● **STORED DATA**

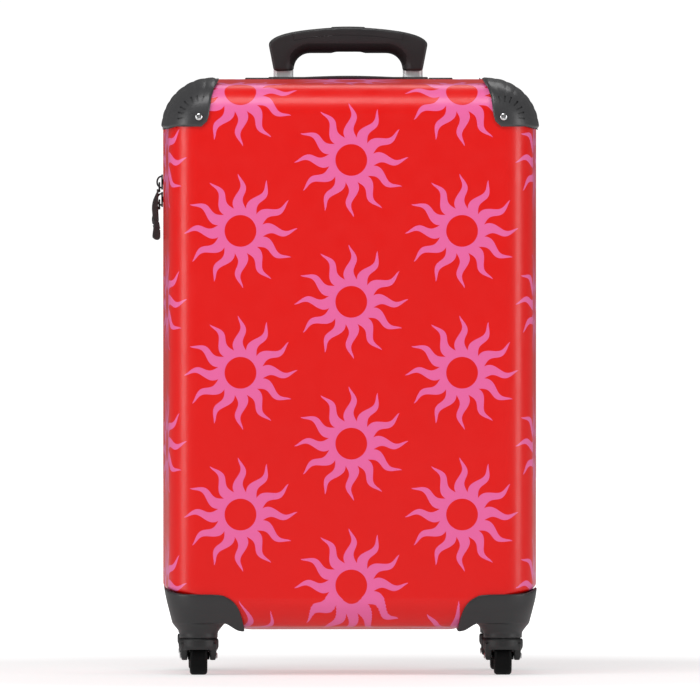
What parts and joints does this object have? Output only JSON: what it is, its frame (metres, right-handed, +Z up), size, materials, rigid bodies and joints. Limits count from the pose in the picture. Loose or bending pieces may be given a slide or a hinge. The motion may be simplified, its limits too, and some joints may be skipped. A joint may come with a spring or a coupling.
{
  "type": "hard shell suitcase",
  "caption": "Cabin-size zipped hard shell suitcase with spinner casters, corner guards, telescopic pull handle, top carry handle and fabric hinge.",
  "frame": {"origin": "on the floor under the middle of the case", "axes": "+Z up; -Y is the printed front, which is the half that opens; +X is to the right seen from the front"},
  "size_m": [0.3548, 0.2446, 0.5965],
  "materials": {
    "printed_shell": "red polycarbonate, printed with pink sun shapes, fine satin grain",
    "lining": "dark grey polyester lining",
    "zip_tape": "black woven tape",
    "webbing": "black woven webbing",
    "zip_coil": "black nylon zip coil",
    "black_plastic": "black ABS with a satin moulded grain",
    "dark_plastic": "black nylon, matte",
    "soft_plastic": "black soft-touch plastic",
    "aluminium": "satin anodised",
    "steel": "bright zinc plate",
    "chrome": "polished",
    "zip_metal": "gunmetal coat",
    "tyre": "black polyurethane"
  },
  "bodies": {
    "rear_case": {"rear_shell": "printed_shell", "rear_lining": "lining", "rear_zip_tape": "zip_tape", "rear_zip_coil": "zip_coil", "rear_hinge_tape": "zip_tape", "rear_guard_left": "black_plastic", "rear_guard_screw_left": "chrome", "rear_wheel_housing_left": "black_plastic", "rear_guard_right": "black_plastic", "rear_guard_screw_right": "chrome", "rear_wheel_housing_right": "black_plastic", "outer_tube_left": "aluminium", "outer_tube_right": "aluminium", "trolley_bezel": "black_plastic", "trolley_foot": "dark_plastic", "carry_handle": "soft_plastic", "carry_handle_cap_left": "black_plastic", "carry_handle_cap_right": "black_plastic", "packing_strap_left": "webbing", "packing_strap_right": "webbing", "strap_buckle": "dark_plastic"},
    "lid": {"front_shell": "printed_shell", "front_lining": "lining", "front_zip_tape": "zip_tape", "front_zip_coil": "zip_coil", "front_hinge_tape": "zip_tape", "front_guard_left": "black_plastic", "front_guard_screw_left": "chrome", "front_wheel_housing_left": "black_plastic", "front_guard_right": "black_plastic", "front_guard_screw_right": "chrome", "front_wheel_housing_right": "black_plastic"},
    "front_caster_left": {"front_fork_left": "dark_plastic", "front_kingpin_left": "steel", "front_axle_left": "steel"},
    "front_roller_left": {"front_wheel_left": "tyre"},
    "front_caster_right": {"front_fork_right": "dark_plastic", "front_kingpin_right": "steel", "front_axle_right": "steel"},
    "front_roller_right": {"front_wheel_right": "tyre"},
    "rear_caster_left": {"rear_fork_left": "dark_plastic", "rear_kingpin_left": "steel", "rear_axle_left": "steel"},
    "rear_roller_left": {"rear_wheel_left": "tyre"},
    "rear_caster_right": {"rear_fork_right": "dark_plastic", "rear_kingpin_right": "steel", "rear_axle_right": "steel"},
    "rear_roller_right": {"rear_wheel_right": "tyre"},
    "handle_middle": {"middle_tube_left": "aluminium", "middle_tube_right": "aluminium"},
    "handle_upper": {"upper_tube_left": "aluminium", "upper_tube_right": "aluminium", "grip_body": "black_plastic", "grip_cover": "soft_plastic"},
    "handle_release": {"grip_button": "dark_plastic", "release_yoke": "steel"},
    "slider_upper": {"zip_slider_upper": "zip_metal"},
    "pull_upper": {"zip_pull_upper": "soft_plastic"},
    "slider_lower": {"zip_slider_lower": "zip_metal"},
    "pull_lower": {"zip_pull_lower": "soft_plastic"}
  },
  "joints": [
    {"name": "lid_hinge", "type": "hinge", "parent": "rear_case", "child": "lid", "pos_m": [0.1745, 0, 0.3], "axis": [0, 0, 1], "range_deg": [0, 180]},
    {"name": "front_swivel_left", "type": "hinge", "parent": "lid", "child": "front_caster_left", "pos_m": [-0.14, -0.085, 0.037], "axis": [0, 0, 1], "continuous": true},
    {"name": "front_wheel_spin_left", "type": "hinge", "parent": "front_caster_left", "child": "front_roller_left", "pos_m": [-0.14, -0.0785, 0.0175], "axis": [1, 0, 0], "continuous": true},
    {"name": "front_swivel_right", "type": "hinge", "parent": "lid", "child": "front_caster_right", "pos_m": [0.14, -0.085, 0.037], "axis": [0, 0, 1], "continuous": true},
    {"name": "front_wheel_spin_right", "type": "hinge", "parent": "front_caster_right", "child": "front_roller_right", "pos_m": [0.14, -0.0785, 0.0175], "axis": [1, 0, 0], "continuous": true},
    {"name": "rear_swivel_left", "type": "hinge", "parent": "rear_case", "child": "rear_caster_left", "pos_m": [-0.14, 0.085, 0.037], "axis": [0, 0, 1], "continuous": true},
    {"name": "rear_wheel_spin_left", "type": "hinge", "parent": "rear_caster_left", "child": "rear_roller_left", "pos_m": [-0.14, 0.0915, 0.0175], "axis": [1, 0, 0], "continuous": true},
    {"name": "rear_swivel_right", "type": "hinge", "parent": "rear_case", "child": "rear_caster_right", "pos_m": [0.14, 0.085, 0.037], "axis": [0, 0, 1], "continuous": true},
    {"name": "rear_wheel_spin_right", "type": "hinge", "parent": "rear_caster_right", "child": "rear_roller_right", "pos_m": [0.14, 0.0915, 0.0175], "axis": [1, 0, 0], "continuous": true},
    {"name": "handle_lower_stage", "type": "slide", "parent": "rear_case", "child": "handle_middle", "axis": [0, 0, 1], "range_m": [0, 0.21]},
    {"name": "handle_upper_stage", "type": "slide", "parent": "handle_middle", "child": "handle_upper", "axis": [0, 0, 1], "range_m": [0, 0.21]},
    {"name": "release_button", "type": "slide", "parent": "handle_upper", "child": "handle_release", "axis": [0, 0, -1], "range_m": [0, 0.004], "stiffness_N_per_m": 600, "springref_m": -0.003},
    {"name": "zip_upper", "type": "slide", "parent": "rear_case", "child": "slider_upper", "axis": [0, 0, 1], "range_m": [0, 0.04]},
    {"name": "zip_lower", "type": "slide", "parent": "rear_case", "child": "slider_lower", "axis": [0, 0, 1], "range_m": [-0.3, 0]},
    {"name": "pull_hinge_upper", "type": "hinge", "parent": "slider_upper", "child": "pull_upper", "pos_m": [-0.1756, 0, 0.452], "axis": [0, 1, 0], "range_deg": [0, 140]},
    {"name": "pull_hinge_lower", "type": "hinge", "parent": "slider_lower", "child": "pull_lower", "pos_m": [-0.1756, 0, 0.436], "axis": [0, 1, 0], "range_deg": [0, 140]}
  ]
}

● **GOAL**
Copy out the full listing exactly.

● **TASK ANSWER**
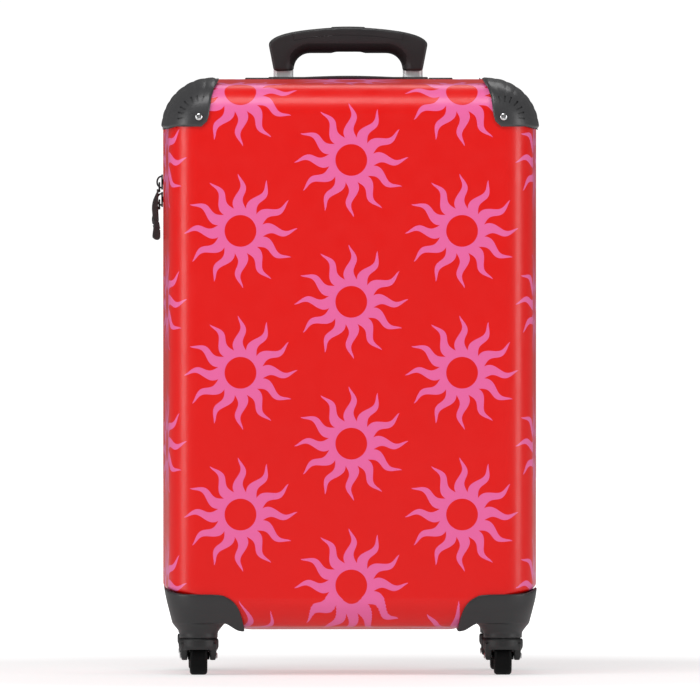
What parts and joints does this object have? Output only JSON: what it is, its frame (metres, right-handed, +Z up), size, materials, rigid bodies and joints. Limits count from the pose in the picture. Loose or bending pieces may be given a slide or a hinge. The motion may be simplified, its limits too, and some joints may be skipped. A joint may come with a spring or a coupling.
{
  "type": "hard shell suitcase",
  "caption": "Cabin-size zipped hard shell suitcase with spinner casters, corner guards, telescopic pull handle, top carry handle and fabric hinge.",
  "frame": {"origin": "on the floor under the middle of the case", "axes": "+Z up; -Y is the printed front, which is the half that opens; +X is to the right seen from the front"},
  "size_m": [0.3548, 0.2446, 0.5965],
  "materials": {
    "printed_shell": "red polycarbonate, printed with pink sun shapes, fine satin grain",
    "lining": "dark grey polyester lining",
    "zip_tape": "black woven tape",
    "webbing": "black woven webbing",
    "zip_coil": "black nylon zip coil",
    "black_plastic": "black ABS with a satin moulded grain",
    "dark_plastic": "black nylon, matte",
    "soft_plastic": "black soft-touch plastic",
    "aluminium": "satin anodised",
    "steel": "bright zinc plate",
    "chrome": "polished",
    "zip_metal": "gunmetal coat",
    "tyre": "black polyurethane"
  },
  "bodies": {
    "rear_case": {"rear_shell": "printed_shell", "rear_lining": "lining", "rear_zip_tape": "zip_tape", "rear_zip_coil": "zip_coil", "rear_hinge_tape": "zip_tape", "rear_guard_left": "black_plastic", "rear_guard_screw_left": "chrome", "rear_wheel_housing_left": "black_plastic", "rear_guard_right": "black_plastic", "rear_guard_screw_right": "chrome", "rear_wheel_housing_right": "black_plastic", "outer_tube_left": "aluminium", "outer_tube_right": "aluminium", "trolley_bezel": "black_plastic", "trolley_foot": "dark_plastic", "carry_handle": "soft_plastic", "carry_handle_cap_left": "black_plastic", "carry_handle_cap_right": "black_plastic", "packing_strap_left": "webbing", "packing_strap_right": "webbing", "strap_buckle": "dark_plastic"},
    "lid": {"front_shell": "printed_shell", "front_lining": "lining", "front_zip_tape": "zip_tape", "front_zip_coil": "zip_coil", "front_hinge_tape": "zip_tape", "front_guard_left": "black_plastic", "front_guard_screw_left": "chrome", "front_wheel_housing_left": "black_plastic", "front_guard_right": "black_plastic", "front_guard_screw_right": "chrome", "front_wheel_housing_right": "black_plastic"},
    "front_caster_left": {"front_fork_left": "dark_plastic", "front_kingpin_left": "steel", "front_axle_left": "steel"},
    "front_roller_left": {"front_wheel_left": "tyre"},
    "front_caster_right": {"front_fork_right": "dark_plastic", "front_kingpin_right": "steel", "front_axle_right": "steel"},
    "front_roller_right": {"front_wheel_right": "tyre"},
    "rear_caster_left": {"rear_fork_left": "dark_plastic", "rear_kingpin_left": "steel", "rear_axle_left": "steel"},
    "rear_roller_left": {"rear_wheel_left": "tyre"},
    "rear_caster_right": {"rear_fork_right": "dark_plastic", "rear_kingpin_right": "steel", "rear_axle_right": "steel"},
    "rear_roller_right": {"rear_wheel_right": "tyre"},
    "handle_middle": {"middle_tube_left": "aluminium", "middle_tube_right": "aluminium"},
    "handle_upper": {"upper_tube_left": "aluminium", "upper_tube_right": "aluminium", "grip_body": "black_plastic", "grip_cover": "soft_plastic"},
    "handle_release": {"grip_button": "dark_plastic", "release_yoke": "steel"},
    "slider_upper": {"zip_slider_upper": "zip_metal"},
    "pull_upper": {"zip_pull_upper": "soft_plastic"},
    "slider_lower": {"zip_slider_lower": "zip_metal"},
    "pull_lower": {"zip_pull_lower": "soft_plastic"}
  },
  "joints": [
    {"name": "lid_hinge", "type": "hinge", "parent": "rear_case", "child": "lid", "pos_m": [0.1745, 0, 0.3], "axis": [0, 0, 1], "range_deg": [0, 180]},
    {"name": "front_swivel_left", "type": "hinge", "parent": "lid", "child": "front_caster_left", "pos_m": [-0.14, -0.085, 0.037], "axis": [0, 0, 1], "continuous": true},
    {"name": "front_wheel_spin_left", "type": "hinge", "parent": "front_caster_left", "child": "front_roller_left", "pos_m": [-0.14, -0.0785, 0.0175], "axis": [1, 0, 0], "continuous": true},
    {"name": "front_swivel_right", "type": "hinge", "parent": "lid", "child": "front_caster_right", "pos_m": [0.14, -0.085, 0.037], "axis": [0, 0, 1], "continuous": true},
    {"name": "front_wheel_spin_right", "type": "hinge", "parent": "front_caster_right", "child": "front_roller_right", "pos_m": [0.14, -0.0785, 0.0175], "axis": [1, 0, 0], "continuous": true},
    {"name": "rear_swivel_left", "type": "hinge", "parent": "rear_case", "child": "rear_caster_left", "pos_m": [-0.14, 0.085, 0.037], "axis": [0, 0, 1], "continuous": true},
    {"name": "rear_wheel_spin_left", "type": "hinge", "parent": "rear_caster_left", "child": "rear_roller_left", "pos_m": [-0.14, 0.0915, 0.0175], "axis": [1, 0, 0], "continuous": true},
    {"name": "rear_swivel_right", "type": "hinge", "parent": "rear_case", "child": "rear_caster_right", "pos_m": [0.14, 0.085, 0.037], "axis": [0, 0, 1], "continuous": true},
    {"name": "rear_wheel_spin_right", "type": "hinge", "parent": "rear_caster_right", "child": "rear_roller_right", "pos_m": [0.14, 0.0915, 0.0175], "axis": [1, 0, 0], "continuous": true},
    {"name": "handle_lower_stage", "type": "slide", "parent": "rear_case", "child": "handle_middle", "axis": [0, 0, 1], "range_m": [0, 0.21]},
    {"name": "handle_upper_stage", "type": "slide", "parent": "handle_middle", "child": "handle_upper", "axis": [0, 0, 1], "range_m": [0, 0.21]},
    {"name": "release_button", "type": "slide", "parent": "handle_upper", "child": "handle_release", "axis": [0, 0, -1], "range_m": [0, 0.004], "stiffness_N_per_m": 600, "springref_m": -0.003},
    {"name": "zip_upper", "type": "slide", "parent": "rear_case", "child": "slider_upper", "axis": [0, 0, 1], "range_m": [0, 0.04]},
    {"name": "zip_lower", "type": "slide", "parent": "rear_case", "child": "slider_lower", "axis": [0, 0, 1], "range_m": [-0.3, 0]},
    {"name": "pull_hinge_upper", "type": "hinge", "parent": "slider_upper", "child": "pull_upper", "pos_m": [-0.1756, 0, 0.452], "axis": [0, 1, 0], "range_deg": [0, 140]},
    {"name": "pull_hinge_lower", "type": "hinge", "parent": "slider_lower", "child": "pull_lower", "pos_m": [-0.1756, 0, 0.436], "axis": [0, 1, 0], "range_deg": [0, 140]}
  ]
}